Friday, 11 July 2014

on sharing

I haven't shared anything I've written for a very long time.

 I used to be prolific. I had a box full of handwritten books that people could delve into. I would write stories during class and hand them out to people in the corridors afterwards. I had multiple serialisations of dramatic teen fluff on the go on my fiction sharing site. People would say nice things and I would be pleased, but never surprised. Of course they liked it. The one thing I never doubted was that I could write.

Over the past ten years, it's usually been the case that the person I was closest to, the person who loved and valued me more than anything else in the world, was also resolutely uninterested in the fact that I wrote. One of them was also a writer and we decided to write a book together. We wrote alternating chapters and we spent hours at a time discussing the plotlines of his chapters, the motivations of the characters and their back stories, the themes he was trying to present. We got it almost finished, and he never read a word I wrote for it. One of them nagged me for months to let him read something I'd written, and once I'd handed it over didn't glance at it for the best part of a year. When I finally got him to read it, he told me he wasn't quite sure which country it was set in and refused to discuss it any further.

I've written a lot since then, and I've shared none of it. Most of it is bad. I'm quite comfortable with my bad writing, where my characters are undefined and my plot is like wandering around the supermarket with no list, or even the vaguest idea why you might have gone in there. I understand it. I understand why it's wrong, I understand where the fixes would need to be made. My bad writing has never made me doubt my ability.

The thought of sharing my good writing is petrifying. The idea of presenting someone with words I'm genuinely proud of - which is rare - and having them go ignored or uncared for frightens me more than I can say. I genuinely worry that after so much disinterest, my urge to write simply wouldn't survive any more of it. So I hide it, refuse to show my work to people, and keep my belief in myself as a Person Who Can Write.

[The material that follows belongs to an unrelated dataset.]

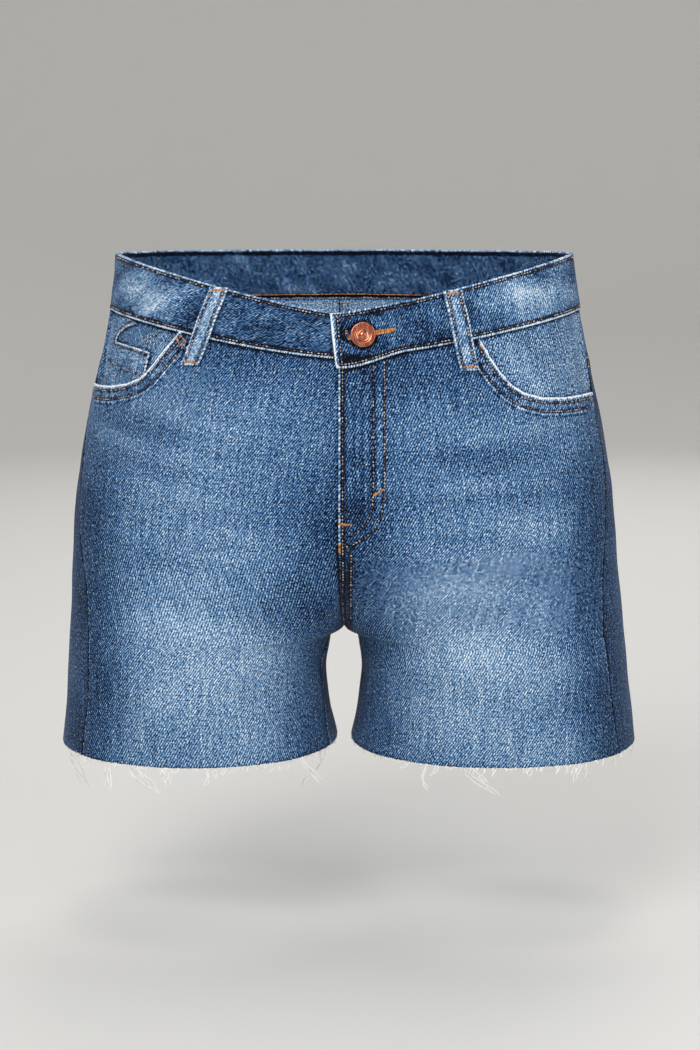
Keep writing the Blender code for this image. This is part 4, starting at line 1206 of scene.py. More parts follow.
def front_sheet(side):
    first = (lambda z: inner_turn(+1, z)) if side > 0 else under_edge
    turn, z = panel(side, front_top, first, lambda z: seam_turn(side, z))
    sheet = Sheet(side, turn, z, fly_raise(turn, z) if side > 0 else 0.0, flat=woven_place)
    start = mouth_start(side)
    under_band, mouth = sheet.borders["top"][: start + 1], sheet.borders["top"][start:]
    sheet.tone += front_tone(sheet)
    sheet.rise += 0.25 * MM * ripple(sheet.flat, 45 * MM, 21 + side)
    crease(sheet, FOLDS, deepen=False)
    crease(sheet, CREASES)
    sew(sheet, mouth, 31 + side, fell=MOUTH_FELL, rows=MOUTH_ROWS, pucker=0.35 * MM, wear=0.5, contrast=0.2)
    sheet.worn += 0.4 * bell(from_lines(sheet, mouth)[0], 2.2 * MM)
    # painted shadow under the waistband and beside the belt loops
    unworn_and_shadowed(sheet, under_band, reach=2.4 * MM, strength=0.22)
    unworn_and_shadowed(sheet, *loop_edges[side])
    sew(sheet, "last", 41 + side, pucker=0.25 * MM, wear=0.2, contrast=0.05)
    sew(sheet, "bottom", 61 + side, pucker=0.15 * MM, wear=0.0, contrast=0.05)
    sheet.tone -= 0.16 * bell(from_lines(sheet, "bottom")[0], 1.5 * MM)
    if side > 0:
        draw(sheet, *FLY_LINES)
        zip_ridges(sheet)
        sew(sheet, "first", 71, rows=(FLY_EDGE_ROW,), wear=0.5, contrast=0.05)
        from_edge, low = from_lines(sheet, "first")[0], ease(sheet.z, *FLY_END)
        beside_edge = from_edge < FLY_STRIP
        sheet.marks["edge"][beside_edge, 0] *= 1 - 0.8 * low[beside_edge]
        crotch = ease(sheet.z, CROTCH_Z - 5 * MM, CROTCH_Z + 5 * MM)
        sheet.tone -= 0.16 * low * crotch * (1 - ease(from_edge, 6.5 * MM, 8 * MM))
    return sheet


fronts = {+1: front_sheet(+1)}
fronts[-1] = front_sheet(-1)
# painted shade on the inner edge of the right thigh, where the cloth turns away under the crotch
inner_thigh_shade = 1 - ease(from_lines(fronts[-1], "first")[0], 4 * MM, 6 * MM)
fronts[-1].tone -= 0.2 * inner_thigh_shade * ease(fronts[-1].z, CROTCH_Z - 1 * MM, CROTCH_Z - 11 * MM)
# painted shadow beside the edge of the lapped fly
unworn_and_shadowed(fronts[-1], fronts[+1].borders["first"], reach=2.2 * MM, strength=0.22)
for side, sheet in fronts.items():
    cloth("front_" + side_name(side), sheet, panel_denim)

# %% [markdown]
# ## Backs and yokes
# The yoke is a V-shaped piece that shapes the seat without darts. Backs are folded over the yokes and the
# side seams and stitched twice. The seat has rubbed pale.

# %% The wash and the painted shade of the backs
FELL, DOUBLE = 10 * MM, (1.8 * MM, 8.2 * MM)  # a folded seam, and its two rows of stitches
SEAM = {"fell": FELL, "rows": DOUBLE, "wear": 0.35, "contrast": 0.1}
SEAT_ROWS = (1.0 * MM, 6.0 * MM)
SEAT_SEAM = {**SEAM, "fell": 7.6 * MM, "rows": SEAT_ROWS}


def back_tone(sheet):
    x, z = np.abs(sheet.points[..., 0]) / MM, sheet.points[..., 2] / MM
    tone = 0.40 + 0.03 * ripple(sheet.flat, 60 * MM, 81 + sheet.side, (1.6, 1))
    tone += 0.13 * spot(x, z, 85, -175, 50, 70)
    tone += 0.07 * spot(x, z, 95, -290, 60, 60)
    # darker by the centre seam low down: painted shade in the hollow under the seat, and partly the wash
    tone -= 0.13 * (1 - ease(180 - sheet.turn, 4, 30)) * ease(z, -120, -200)
    # darker towards the side seam: painted shade where the back turns away from the light, and partly the
    # wash
    tone -= 0.24 * (1 - ease(sheet.turn - seam_turn(sheet.side, sheet.z), 4, 34))
    return tone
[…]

I'm doing this project in large part to try and get over that. Maybe if I get used to sharing something - anything - again, get to the point where I expect my words to be read, I can start sharing the good stuff. Maybe once I'm sharing again, I won't be too frightened to finish my good stories because I'm terrified of ruining them. Maybe if I can stop seeing the potential reader of my writing as one single, bored audience member, it'll be easier to access that place of honesty where all of my good words came from.

It'll take a while. But I have hope.